How do you prove who you voted for? (Score:2)
Blocks (Score:2)
Re:Proof of vote? (Score:4, Informative)
The voting system in Argentina works like this: When you show up to vote you are given a special envelope, signed by the electoral authorities. With that envelope you go into the voting booth, select a ballot with the name of your candidate, and introduce it into the envelope. Then go out of the booth and put the envelope into the ballot box in front of the electoral authorities.
In order to buy votes, you can take advantage of the system by doing this:
If you are in charge of buying votes for your party, you show up early in the election place. When you are given the special envelope, you enter the booth and exchange it for a regular envelope that you had concealed. Then you introduce that fake envelope into the ballot box. By doing so, you effectively lose your own vote (when they open the ballot box and count the votes, they discard all the non official envelopes or ballots).

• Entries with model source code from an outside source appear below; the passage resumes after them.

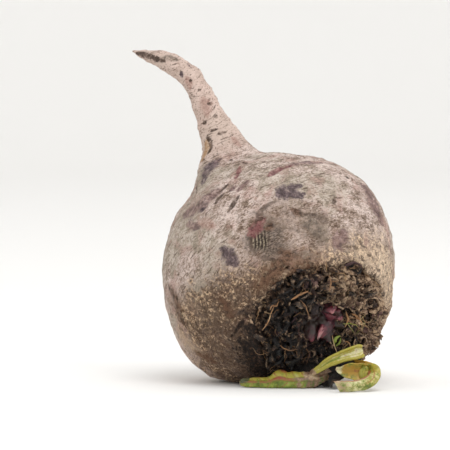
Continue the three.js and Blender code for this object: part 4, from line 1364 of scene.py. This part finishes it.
def hanging_bases():
    """Dead leaf bases that hang from under the crown to the floor."""
    grid, u, v = flat_grid(12, 16)
    shapes = []
    for top, bottom, width in HANGING:
        top, bottom = np.array(top, float), np.array(bottom, float)
        middle = top + (bottom - top) * v[:, None] + np.array([0, -0.8, 0]) * np.sin(math.pi * v)[:, None]
        across = (u - 0.5) * width * (1 - 0.2 * v)
        points = middle + across[:, None] * np.array([1, 0, 0])
        points[:, 1] += 1.2 * uneven(points, 3.4, shift=6.0) + 0.12 * across**2
        tone = 0.05 + 0.25 * uneven(points, 5, shift=8.0)
        shapes.append((points, {"tone": tone, "tint": np.full(len(u), -0.3), "rise": 0.3 * v}))
    return shaped_copies(grid, shapes)


class BEET_OT_scales(bpy.types.Operator):
    """Models the thin, ragged dead leaf bases, crumbs and folded stalks round the crown's heart"""

    bl_idname = "beetroot.scales"
    bl_label = "Dead leaf bases"

    def execute(self, context):
        sizes = context.scene.beet_crown
        draw = random.Random(SEED + 1)
        carriers = surface_of(bpy.data.objects["crown_mass"], bpy.data.objects["root_skin"])
        open_scar = seen_at(carriers, STALK_SCAR_PIXEL)
        scales = crown_flakes(draw, flat_grid(5, 4), sizes.scales, FLAKES["scales"], open_scar)
        crumbs = crown_flakes(draw, flat_grid(3, 2), sizes.crumbs, FLAKES["crumbs"], open_scar)
        folds = crown_flakes(draw, flat_grid(8, 6), sizes.folds, FLAKES["folds"], open_scar)
        stubs = joined([broken_stalks(draw, carriers), hanging_bases(), stalk_scar(open_scar)])
        scales = joined([scales, rim_bits(draw, carriers)])
        for piece, height in ((scales, 2.4), (crumbs, 2.4), (folds, 1.6), (stubs, 1.0)):
            points = crumpled(crumpled(points_of(piece), 3.0, height), 1.2, 0.4 * height)
            set_points(piece, above_floor(points, 0.4))
        for piece in (folds, stubs):
            shaped_by(piece, "SOLIDIFY", thickness=0.5 * MM, offset=0)
            shaped_by(piece, "SUBSURF", levels=1, render_levels=1)
        shaped_by(scales, "SOLIDIFY", thickness=0.35 * MM, offset=0)
        shaped_by(crumbs, "SOLIDIFY", thickness=0.5 * MM, offset=0)
        piece = joined([scales, crumbs, folds, stubs])
        roughen(piece, "crumple", 1.6, 0.6)
        set_points(piece, above_floor(kept_in(points_of(piece)), 0.05))
        finished(piece, "crown_scales", dead_leaf_material(), "dead_leaf")
        return {"FINISHED"}


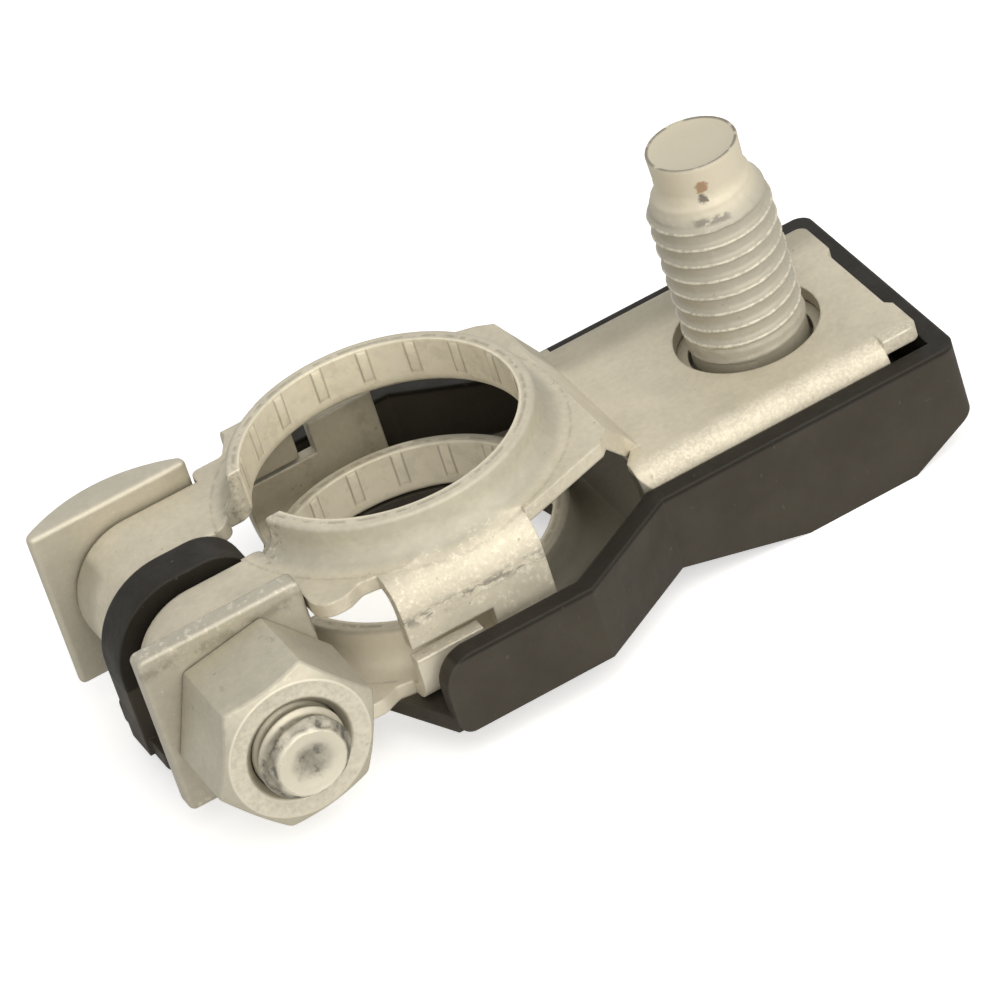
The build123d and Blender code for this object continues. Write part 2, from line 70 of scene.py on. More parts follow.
look = Vector((
    math.sin(cam_azimuth) * math.cos(cam_elevation),
    math.cos(cam_azimuth) * math.cos(cam_elevation),
    -math.sin(cam_elevation),
))
level_right = Vector((math.cos(cam_azimuth), -math.sin(cam_azimuth), 0.0))
level_up = level_right.cross(look)
cam_right = math.cos(cam_roll) * level_right + math.sin(cam_roll) * level_up
cam_up = -math.sin(cam_roll) * level_right + math.cos(cam_roll) * level_up
cam_data = bpy.data.cameras.new("camera")
cam_data.sensor_width = sensor_mm
cam_data.lens = sensor_mm * cam_focal_px / image_px
cam_data.clip_start = 0.01
cam_data.clip_end = 10.0
camera = bpy.data.objects.new("camera", cam_data)
bpy.context.collection.objects.link(camera)
cam_axes = Matrix((cam_right, cam_up, -look)).transposed()
camera.matrix_world = Matrix.Translation(cam_target - look * cam_distance) @ cam_axes.to_4x4()
bpy.context.scene.camera = camera
bpy.context.scene.view_settings.view_transform = "Standard"

# ------------------------------------------------------------------ studio light
# White paper all round gives an even light, and one wide warm soft box over the camera
# lights the front and the tops. Bare paper is white in view and in the metal.
paper_light = 0.44
paper_seen = 1.0
softbox_size = 0.85
softbox_power = 4.1
softbox_colour = (1.0, 0.965, 0.90)
softbox_from = Vector((0.08, -0.48, 0.39))


def place(tree, kind, sockets=(), **settings):
    """Add a node, set its properties, and feed its sockets with links or plain values."""
    node = tree.nodes.new(kind)
    for key, value in settings.items():
        setattr(node, key, value)
    for key, value in dict(sockets).items():
        if isinstance(value, bpy.types.NodeSocket):
            tree.links.new(value, node.inputs[key])
        else:
            node.inputs[key].default_value = value
    return node


def calc(tree, operation, *terms):
    """Output of a math node on sockets and plain numbers."""
    return place(tree, "ShaderNodeMath", enumerate(terms), operation=operation).outputs[0]


def seen_paper(tree):
    """One where the eye, or a mirror of it, looks straight at the paper."""
    path = place(tree, "ShaderNodeLightPath")
    mirrored = calc(tree, "MAXIMUM", path.outputs["Is Glossy Ray"], path.outputs["Is Transmission Ray"])
    return calc(tree, "MAXIMUM", path.outputs["Is Camera Ray"], mirrored)


world = bpy.data.worlds.new("paper_studio")
world.use_nodes = True
sky = world.node_tree
background = sky.nodes["Background"]
background.inputs["Color"].default_value = (1.0, 1.0, 1.0, 1.0)
paper_gain = calc(sky, "MULTIPLY_ADD", seen_paper(sky), paper_seen - paper_light, paper_light)
sky.links.new(paper_gain, background.inputs["Strength"])
bpy.context.scene.world = world

softbox_data = bpy.data.lights.new("softbox", "AREA")
softbox_data.size = softbox_size
softbox_data.energy = softbox_power
softbox_data.color = softbox_colour
softbox = bpy.data.objects.new("softbox", softbox_data)
softbox.location = softbox_from
softbox.rotation_euler = (-softbox_from).to_track_quat("-Z", "Y").to_euler()
bpy.context.collection.objects.link(softbox)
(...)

However, you gain access to an official, signed, envelope. You can put a ballot of your party into it, seal it, and give it to the guy who is selling his vote. That guy would get an empty envelope from the authorities, enter the booth, exchange envelopes and insert the sealed one into the ballot box. Then he would come back to you. Only when he delivers an empty, official envelope, he gets the money for his vote (because you are sure he has put the sealaed envelope YOU had given to him in the ballot box).
Then... you can use that other empty envelope to do the same thing with the next guy who is selling his vote, and so on. So it doesn't matter that you had lost your first vote, because you can get maybe dozens of votes in exchange.
This has been routinely done in elections in Argentina for years. No need for eBay or anything like that.